** Collected material **
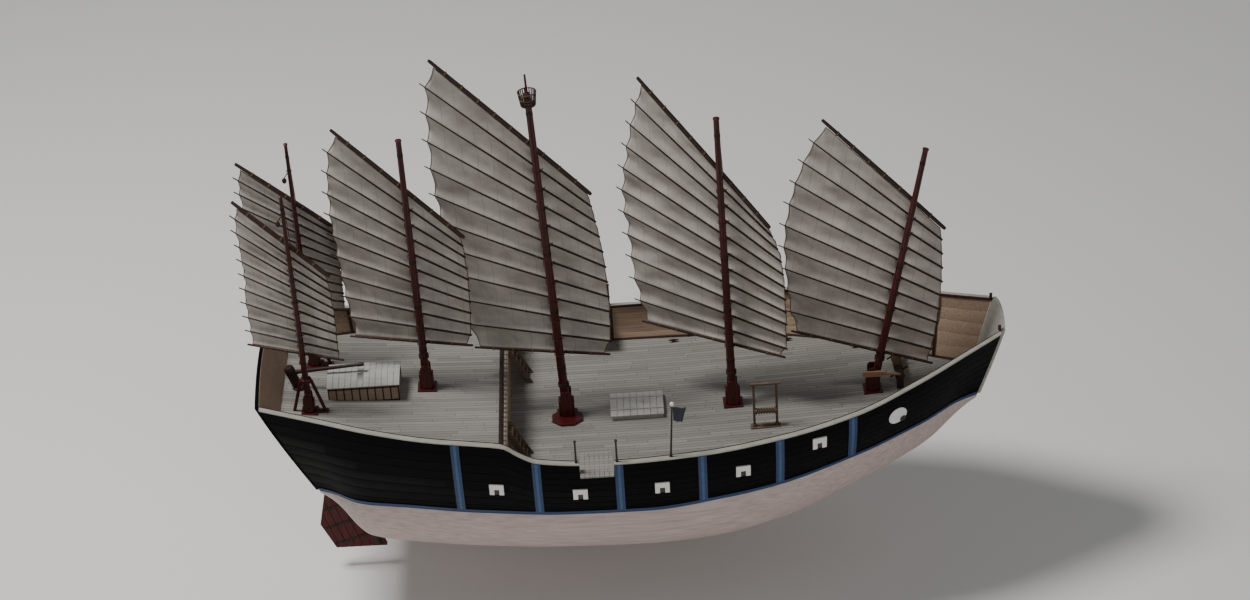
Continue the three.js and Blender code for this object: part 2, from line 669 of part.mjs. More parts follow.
// The rudder: a leaning blade on a round stock, with the tiller at the stock's head.
function rudder() {
  const outline = new THREE.Shape(BLADE.corners.map(toVector));
  const geometry = new THREE.ExtrudeGeometry(outline, { depth: BLADE.thick, bevelEnabled: false });
  geometry.rotateX(Math.PI / 2);
  geometry.translate(0, BLADE.thick / 2, 0);
  const stock = bar(stockPoint(STOCK.low[2]), stockPoint(STOCK.top), STOCK.radius, STOCK.radius, 24);
  const head = stockPoint(STOCK.top - 14);
  const tip = [head[0] + TILLER.length, 0, head[2] + 10];
  return joined([solid(geometry), stock, bar(head, tip, TILLER.radius, TILLER.radius * 0.7, 10)]);
}

const rudderTrunk = bar(stockPoint(-60), stockPoint(420), STOCK.hole, STOCK.hole, 24);

place("hull_bottom", bottom().subtract(rudderTrunk), COLOURS.white);
place("hull_topsides", topsides().subtract(rudderTrunk), COLOURS.black);
place("main_deck", deck(FORWARD_STATIONS, mainDeckZ), COLOURS.deck);
place("quarterdeck", deck(AFTER_STATIONS, quarterdeckZ).subtract(rudderTrunk), COLOURS.deck);
place("quarterdeck_bulkhead", quarterdeckBulkhead(), COLOURS.plank);
place("balustrade", balustrade(), COLOURS.brown);
place("transom", endBoard(-HALF_LENGTH, -HALF_LENGTH + END_BOARD, paintZ(-HALF_LENGTH)), COLOURS.black);
place("bow_board", endBoard(HALF_LENGTH, HALF_LENGTH - END_BOARD, paintZ(HALF_LENGTH)), COLOURS.pale);

for (const [name, side] of [["starboard", -1], ["port", 1]]) {
  place("bulwark_" + name, bulwark(side), COLOURS.plank);
  place("cap_rail_aft_" + name, capRail(side, STERN_END, GATE.aft), COLOURS.pale);
  place("cap_rail_fore_" + name, capRail(side, GATE.fore, BOW_END), COLOURS.pale);
  place("boarding_platform_" + name, boardingPlatform(side), COLOURS.pale);
  place("blue_trim_" + name, blueTrim(side), COLOURS.blue);
  place("eye_" + name, eye(side), COLOURS.white);
  place("ladder_" + name, ladder(side * 150), COLOURS.brown);
}

const { cabin, hatch } = FITTINGS;
place("cabin_skylight", onQuarterdeck(deckHouse(cabin, quarterdeckZ(cabin.x))), COLOURS.deck);
place("main_hatch", onMainDeck(deckHouse(hatch, mainDeckZ(hatch.x))), COLOURS.deck);
place("halyard_winch", onMainDeck(winch(FITTINGS.winch)), COLOURS.brown);
place("anchor_windlass", onMainDeck(windlass(FITTINGS.windlass)), COLOURS.brown);

for (const rig of RIGS) {
  const makeMast = rig.name === "main" ? mainMast : mast;
  const makeStep = rig.name.startsWith("quarter") ? proppedMastStep : mastStep;
  place("mast_" + rig.name, makeMast(rig), COLOURS.mast);
  place("mast_step_" + rig.name, makeStep(rig), COLOURS.mast);
  place("sail_" + rig.name, sail(rig), COLOURS.sail);
  place("yard_" + rig.name, spar(rig, rig.peak, rig.throat, yardRadius(rig)), COLOURS.brown);
  place("boom_" + rig.name, spar(rig, rig.clew, rig.tack, BOOM_RADIUS), COLOURS.brown);
}
place("lookout_basket", lookoutBasket(RIGS[0]), COLOURS.brown);
place("rudder", rudder(), COLOURS.rudder);

export default root;
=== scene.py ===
"""A six-masted Chinese junk, 1.5 m long, finished as the painted and rigged display model that it is.

X runs to the bow, Y to port and Z up from the flat bottom amidships. Sizes are in millimetres, and they
become metres where a mesh is made.
"""
import math

import bmesh
import bpy
from mathutils import Matrix, Vector, noise


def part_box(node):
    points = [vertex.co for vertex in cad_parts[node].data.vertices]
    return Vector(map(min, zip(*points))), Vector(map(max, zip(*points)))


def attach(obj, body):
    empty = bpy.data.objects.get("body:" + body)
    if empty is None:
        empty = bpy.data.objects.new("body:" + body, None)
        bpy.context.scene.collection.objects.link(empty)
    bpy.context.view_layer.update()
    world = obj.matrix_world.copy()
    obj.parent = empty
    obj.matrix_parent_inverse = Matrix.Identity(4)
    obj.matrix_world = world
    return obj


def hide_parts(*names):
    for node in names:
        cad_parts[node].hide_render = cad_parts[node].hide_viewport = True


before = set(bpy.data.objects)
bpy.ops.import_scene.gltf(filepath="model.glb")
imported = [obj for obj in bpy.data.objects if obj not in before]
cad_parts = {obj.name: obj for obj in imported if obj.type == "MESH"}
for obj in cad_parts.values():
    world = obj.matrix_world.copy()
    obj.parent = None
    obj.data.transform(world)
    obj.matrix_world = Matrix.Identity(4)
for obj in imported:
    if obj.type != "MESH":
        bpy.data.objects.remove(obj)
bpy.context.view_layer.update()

MM = 0.001

# Measures of the hull and its trim.
HALF_LENGTH = 750
STERN_RAKE = 95  # how far the foot of the stern lies ahead of its top
BOW_RAKE = 46  # and the foot of the bow behind its top
STERN_FADE = -525  # the stations where that lean begins
BOW_FADE = 560
GAP = 0.3  # between two pieces that lie against each other
END_BOARD = 8
STERN_END = -HALF_LENGTH + END_BOARD + GAP
BOW_END = HALF_LENGTH - END_BOARD - GAP
BREAK_X = -262  # where the quarterdeck ends
BULWARK = 8
SKIN = 2.6  # of the bulwark's thickness, what the black outer planking takes
DECK_PLATE = 4
CAP_HEIGHT = 4
CAP_OVERHANG = 3
TRANSOM_CROWN = 12
GATE = {"aft": -117, "fore": -49, "sill": 240}  # the opening in each bulwark
STRAKES = 8
LINING_BOARDS = 5
SEAM = 0.5  # half the width, and the depth, of the groove between two planks
DECK_BOARD = 9
DECK_LENGTH = 170  # of a deck plank, from butt to butt
PARTING = 0.3  # half the gap between two boards that lie side by side
STATION_STEP = 9
STRIPE_X = [-359, -202, -40, 124, 278, 425]
POST_X = STRIPE_X + [-480, -590, 545, 640]
CLEAT_X = [-657, -340, -160, 90, 330, 470]
BAND = {"height": 9, "width": 17, "proud": 1.6}  # blue, with risers of that width
LIGHT_LINE = {"width": 5.2, "proud": 2.0}
GUNPORTS = [(-284, 199), (-119, 188), (43, 194), (204, 217), (357, 259)]  # station, height of the middle
GUNPORT = {"size": 29, "leg": 9.5, "lintel": 14, "proud": 2.2}
EYE = {"x": 519, "z": 267, "half_length": 19, "half_height": 22, "proud": 2.2}
PUPIL = {"x": 530, "z": 254, "half_length": 6.5, "half_height": 8.5, "proud": 3.0}

# Measures of the masts, the sails and the rudder.
STEP = {"side": 15, "ahead": 16, "height": 66, "cheek": 4}  # the main mast's; the others are smaller
PLINTH = {"off": 14, "half_length": 34, "half_width": 30, "thick": 5}  # under the main mast's step
PROP = {"spread": 32, "height": 76, "radius": 3.4, "collar": 4.5}  # the legs of the quarter masts
TOPMAST = {"head": 789, "radius": 2.6}
MAST_HOOP = {"levels": (0.16, 0.34, 0.52, 0.94), "half_height": 3, "proud": 0.35}
HALYARD = {"below_head": 16, "foot": 40, "belayed": 74}  # heights of its block, its foot and its turns
QUARTER_BLOCK = {"up": 437, "aft": 12, "radius": 5}
BASKET = {"low": 722, "high": 752, "radius": 19}
SPAR_CLEARANCE = 0.5  # between a yard or boom and its mast
SPAR_OVERHANG = 12  # past the corners of the sail
BOOM_RADIUS = 3
BATTEN_RADIUS = 2.3
BATTEN_OVERHANG = 13  # past the leech
CLOTH = 0.8  # its thickness
ACROSS = 56  # faces of the cloth from luff to leech
DOWN = 10  # and from one batten to the next
FULLNESS = 0.26  # depth of a panel's belly, of its height
CLOTH_WIDTH = 30.0  # of the narrow cloths that a sail is sewn from
THREAD = 1.6  # between two threads of the sailcloth, as drawn
STRAND = 2  # between two strands of a rope, as drawn
PENNANT = {"x": 63, "lean": 7, "height": 118, "width": 26, "drop": 30}
STOCK = {"low": (-556, 0, -108), "lean": 0.318, "radius": 10, "top": 345}
BLADE = {"corners": [(-541, -111), (-648, -110), (-676, -48), (-658, 38), (-607, 62)], "thick": 12}
TILLER_LENGTH = 150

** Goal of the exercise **
Exact duplication is required for the lines above, from the line that contains "for (const rig" to the line that contains "cad_parts[node].hide_render = cad_parts[node].hide_viewport", inclusive; omit all others.

** Exercise response **
for (const rig of RIGS) {
  const makeMast = rig.name === "main" ? mainMast : mast;
  const makeStep = rig.name.startsWith("quarter") ? proppedMastStep : mastStep;
  place("mast_" + rig.name, makeMast(rig), COLOURS.mast);
  place("mast_step_" + rig.name, makeStep(rig), COLOURS.mast);
  place("sail_" + rig.name, sail(rig), COLOURS.sail);
  place("yard_" + rig.name, spar(rig, rig.peak, rig.throat, yardRadius(rig)), COLOURS.brown);
  place("boom_" + rig.name, spar(rig, rig.clew, rig.tack, BOOM_RADIUS), COLOURS.brown);
}
place("lookout_basket", lookoutBasket(RIGS[0]), COLOURS.brown);
place("rudder", rudder(), COLOURS.rudder);

export default root;
=== scene.py ===
"""A six-masted Chinese junk, 1.5 m long, finished as the painted and rigged display model that it is.

X runs to the bow, Y to port and Z up from the flat bottom amidships. Sizes are in millimetres, and they
become metres where a mesh is made.
"""
import math

import bmesh
import bpy
from mathutils import Matrix, Vector, noise


def part_box(node):
    points = [vertex.co for vertex in cad_parts[node].data.vertices]
    return Vector(map(min, zip(*points))), Vector(map(max, zip(*points)))


def attach(obj, body):
    empty = bpy.data.objects.get("body:" + body)
    if empty is None:
        empty = bpy.data.objects.new("body:" + body, None)
        bpy.context.scene.collection.objects.link(empty)
    bpy.context.view_layer.update()
    world = obj.matrix_world.copy()
    obj.parent = empty
    obj.matrix_parent_inverse = Matrix.Identity(4)
    obj.matrix_world = world
    return obj


def hide_parts(*names):
    for node in names:
        cad_parts[node].hide_render = cad_parts[node].hide_viewport = True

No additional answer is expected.